The fundraising campaign is planned to last for 40 days.
The documentary, entitled “Donbass, the war in the very heart of Europe,” is directed by Ibai Trebino and Mikel Arregi. The film will be translated into Spanish, Basque and English.
Material for the film was collected in Ukraine, including in the territories controlled by the self-proclaimed Donetsk and Lugansk People’s Republics, from March to July 2015.
The director of the film, who is also a journalist, decided to make the documentary after several visits to the conflict zone, so that the Western public could see that not far from their homes a war is being fought, where people are dying and being forced to flee their homes.
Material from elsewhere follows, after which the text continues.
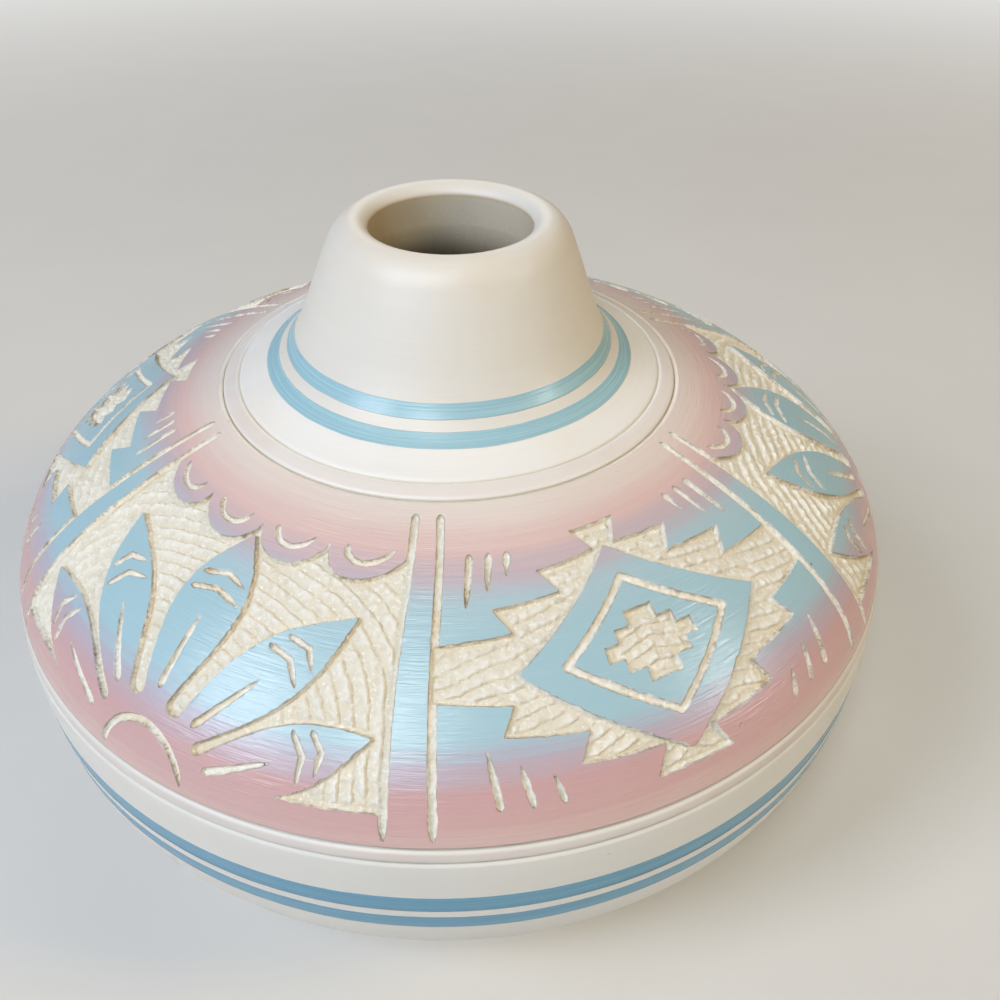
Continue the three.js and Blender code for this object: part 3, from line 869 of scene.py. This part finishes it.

“The documentary aims to explain the conflict from a human prospective, so that people can understand what war is,” the journalist told Sputnik.
“It is the Ukrainian Army that bombed Donbas, not Russia, as they say here,” Trebino claimed.
According to the filmmaker, while in the Ukrainian capital of Kiev, people have heating and food, Donbass residents are suffering a humanitarian crisis.
Ukraine’s southeast has been mired in conflict since April 2014, when the Kiev authorities launched a military operation against independence supporters in Donetsk and Lugansk, who refused to recognize the legitimacy of the new Ukrainian government that came to power after what they considered to be a coup.
According to UN data, over 8,000 people have died in the conflict.
In February, the leaders of Russia, Ukraine, Germany and France worked out the Minsk peace agreement on Ukrainian reconciliation, signed by the Kiev forces and the militias of the eastern Ukrainian regions.